1. Expected Selloff Leaves Stock at a Ceiling

Intel shares have retraced roughly 17% since the company’s late-January earnings report, a pullback that analysts viewed as unsurprising given the outsized gains earlier in the cycle. After rallying more than 130% off the August 2025 trough, much of Intel’s AI-driven recovery appears fully discounted in the share price, leaving investors to question whether any further upside remains until new positive catalysts emerge.

2. Q1 FY2026 Outlook Falls Short of Estimates

In its Q4 results, Intel reported revenue and non-GAAP earnings roughly in line with conservative forecasts, but its Q1 FY2026 guidance missed consensus. Management projected a year-over-year decline in quarterly revenue and a contraction in gross margin, citing persistent supply constraints that are only expected to abate in the April–June quarter. The shortfall underscores the difficulty of balancing robust demand with production bottlenecks tied to legacy and advanced process nodes.

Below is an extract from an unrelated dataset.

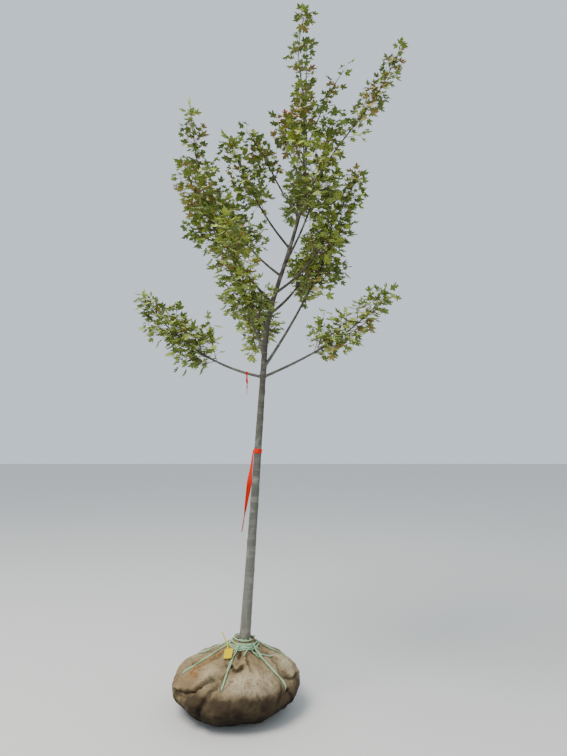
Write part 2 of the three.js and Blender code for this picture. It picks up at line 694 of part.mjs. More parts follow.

3. Data Center AI Demand Strong but Rebound to Be Uneven

Despite supply headwinds, Intel’s Data Center and AI (DCAI) segment delivered a 15% sequential increase in Q4 revenue, driven by hyperscaler purchases of Xeon chips and strategic wins in custom AI accelerators. However, the company cautioned that the FY2026 recovery will be bumpy. Ramp plans for next-generation foundry nodes hinge on customer commitments, and margin expansion may be delayed until manufacturing yields improve and wafer inventories stabilize in the back half of the year.